La richiesta di modificare una delle regole auree del regime parlamentare, vale a dire che, se si tratta di votazioni su persone, il voto delle Assemblee non può essere che segreto – un segno di rispetto anche verso gli avversari politici, di tutela della libertà di coscienza e della privacy – manifesta, se ce ne fosse ancora bisogno, quanto decaduta sia la vita politica e istituzionale del nostro Paese, reso incapace di trovare un consenso sostanziale su elementi di sistema che consentano a tutti, amici e nemici, di esistere. 



Risulta difficile, in questo clima, mantenere almeno un barlume di razionalità; tutto si fa provocazione e viene letto solo alla luce di fini immediati e contingenti o di una sfiducia generalizzata da far west: sopravvive chi estrae per primo la pistola. 
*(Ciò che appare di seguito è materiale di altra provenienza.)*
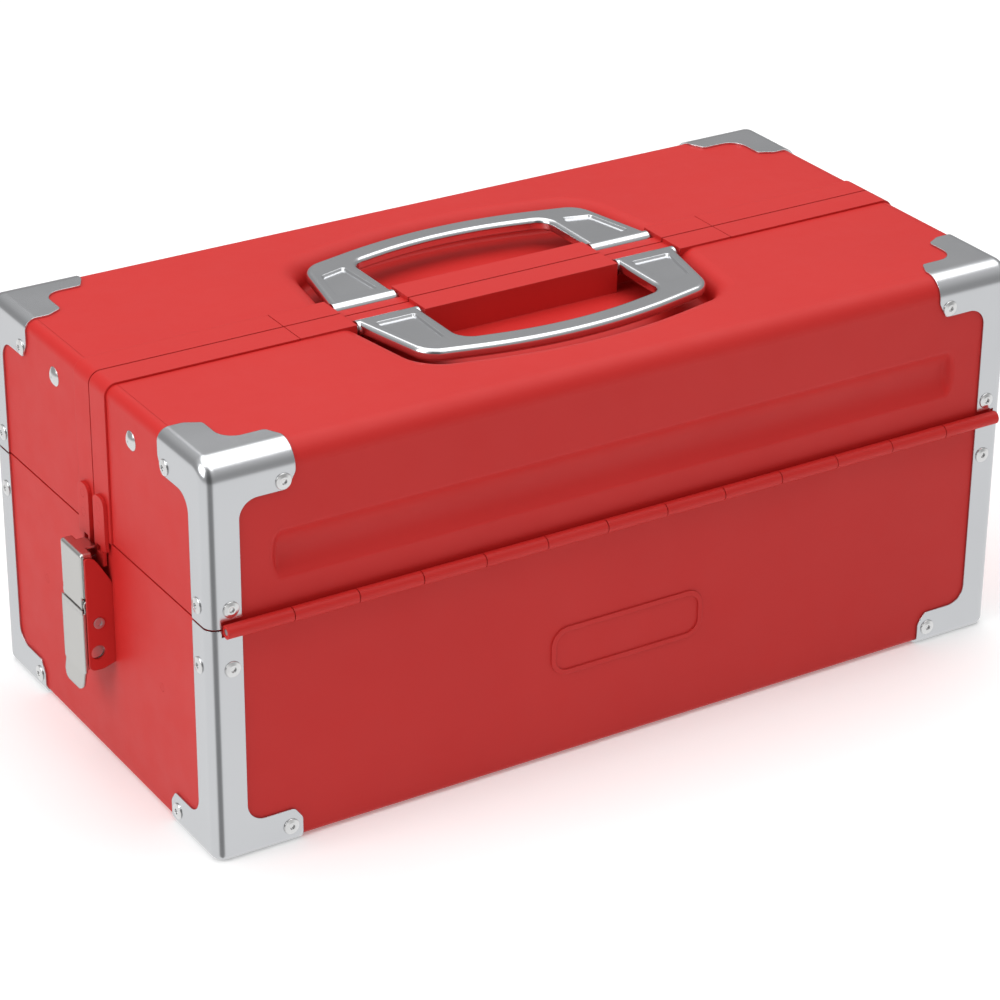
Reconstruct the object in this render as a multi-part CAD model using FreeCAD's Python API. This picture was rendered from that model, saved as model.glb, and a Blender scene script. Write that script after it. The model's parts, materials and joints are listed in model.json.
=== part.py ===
import FreeCAD, Part
import math
import os

# Steel toolbox with two wings that open to the front and to the back, two fold-down half
# handles, a latch at each end and a lift-out tray.
# X runs along the box, -Y is the front, +Z is up, and the origin is at the centre of the base
# at floor level. Every length is in millimetres.

# Driving dimensions of the box.
LENGTH = 433.0
WIDTH = 221.0
HEIGHT = 196.0
SEAM_Z = 117.0
SHEET = 1.0
BRACKET_SHEET = 1.0
SEAM_GAP = 1.0
CENTRE_GAP = 0.4

# Faces of the painted sheet, which lies under the corner brackets.
FACE_X = LENGTH / 2 - BRACKET_SHEET
FACE_Y = WIDTH / 2 - BRACKET_SHEET
FLOOR_Z = BRACKET_SHEET
TOP_Z = HEIGHT - BRACKET_SHEET
BASE_TOP_Z = SEAM_Z - SEAM_GAP / 2
WING_LOW_Z = SEAM_Z + SEAM_GAP / 2
END_RADIUS = 5.0
FLOOR_RADIUS = 3.0
SHOULDER_RADIUS = 10.0

# End panels: a visible flange, then a lap under the neighbouring sheet.
FLANGE = 5.5
LAP = 14.0
PANEL_SPLIT_X = FACE_X - FLANGE
PANEL_GAP = 0.08
LIP_HEIGHT = 2.0

# Plain raised frame pressed into the front of the lower box.
EMBLEM_WIDTH = 84.0
EMBLEM_HEIGHT = 25.0
EMBLEM_RADIUS = 9.0
EMBLEM_LINE = 2.5
EMBLEM_PROUD = 0.7
EMBLEM_Z = 56.0

# Piano hinges.
KNUCKLES = 13
HINGE_LENGTH = 420.0
KNUCKLE_RADIUS = 3.2
KNUCKLE_GAP = 0.4
HINGE_PIN_RADIUS = 1.5
RUNNING_GAP = 0.05
HINGE_Y = FACE_Y + KNUCKLE_RADIUS + 0.4
LEAF_SHEET = 0.8
LEAF_HEIGHT = 11.0
LEAF_END_INSET = 8.0

# Corner brackets.
LEG_WIDTH = 16.0
ARM_LENGTH = 43.5
ARM_TIP_LENGTH = 39.5
ARM_STRAIGHT = 12.5
ARM_BEND_RADIUS = 4.0
ARM_TIP_RADIUS = 2.5
TOP_ARM_WIDTH = 20.0
FOOT_ARM_WIDTH = 17.0
ARM_FILLET = 9.0
FOOT_DEPTH = 16.0

# Pop rivets through the brackets, measured from the corner of the box.
RIVET_LEG_INSET = 10.8
RIVET_ARM_INSET = 37.5
RIVET_TOP_Z = 180.2
RIVET_FOOT_Z = 8.4
RIVET_SEAM_UP = 8.8
RIVET_SEAM_DOWN = 20.4
RIVET_HEAD_RADIUS = 3.9
RIVET_HEAD_HEIGHT = 1.0
RIVET_EYE_RADIUS = 1.3
RIVET_SHANK_RADIUS = 2.0
RIVET_HOLE_RADIUS = 2.05

# Dome rivets that hold the rail inside each wing.
DOME_Y = 39.0
DOME_Z = 178.5
DOME_RADIUS = 4.8
DOME_HEIGHT = 1.8

# Rail inside each wing.
RAIL_LOW_Z = 158.0
RAIL_HIGH_Z = 170.0
RAIL_HALF = 10.0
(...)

E, invero, cambiare una regola è certamente legittimo (il voto segreto sulle leggi è stato modificato per permettere ai governi della prima repubblica di essere un po’ meno instabili sottraendo potere ai franchi tiratori); dubbio è se sia corretto cambiarla per accelerare la fine di un singolo avversario politico. Invece, avere regole stabili per il funzionamento degli organi costituzionali è un principio di civiltà, non sempre rispettato nel nostro Paese, tanto che quando si riuscì, dopo 40 anni, a varare il Regolamento per la Verifica dei poteri (31 gennaio 1992, sotto Spadolini) si gridò al “miracolo parlamentare”; evidentemente in Italia quando i legislatori hanno sussulti di buon senso e fanno cose ragionevoli qual è quest’ultima (visto che si tratta di un regolamento che prevede procedure e garanzie paragiurisdizionali quali esercizio del diritto di difesa  per lo svolgimento di questa attività che è certamente di natura politica, ma che ha anche forte incidenza sull’esercizio dei diritti fondamentali) si deve aspettare il miracolo; le ragioni giuridiche, evidentemente, non bastano. 



Oggi, per eliminare il voto segreto, occorrerebbe modificare il Regolamento del Senato, non essendo sufficiente un semplice parere della Giunta per il regolamento (come pure è stato sostenuto), un processo a tempi lunghi, cosa che rende evidente la strumentalità della richiesta. 

Se, nonostante tutto, si cambiasse, e già sarebbe una fine triste se si giungesse a tanto, per aggiungere devastazione a scorrettezza si dice che la richiesta (dei grillini e, di rincorsa, del Pd) sia motivata dal timore che, pur di far cadere il governo, una parte dell’opposizione o persino di chi il governo lo sostiene, sia disposta a votare a favore di Berlusconi per addossare poi la responsabilità a franchi tiratori dell’uno o dell’altro partito, con il che adombrando che chi difendesse il voto segreto lo stia facendo per difendere solo il proprio disegno politico. 



Di conseguenza, in un contesto di questo genere, la coerenza giuridica non è neppure messa in discussione, il diritto risulta essere messo fuori gioco, fuori concorso: prepariamoci a cantare il de profundis, benché si tratti pur sempre di compiere scelte non solo “giuridiche” ma di natura costituzionale. La sensazione è sgradevole per chi prova ad insegnare che il diritto costituzionale con le sue regole serve a rendere meno violento lo scontro politico, a razionalizzarlo, a ricondurlo dentro i confini di un fair play che consenta a tutti di sopravvivere e di svolgere le proprie funzioni, in questo caso legiferare per il bene del Paese.  

Morto il diritto e il suo tentativo di razionalizzare le relazioni, non resta che sperare in un secondo “miracolo parlamentare”, un sussulto almeno di orgoglio se non di moralità, di cui peraltro, al momento, non pare esservi traccia.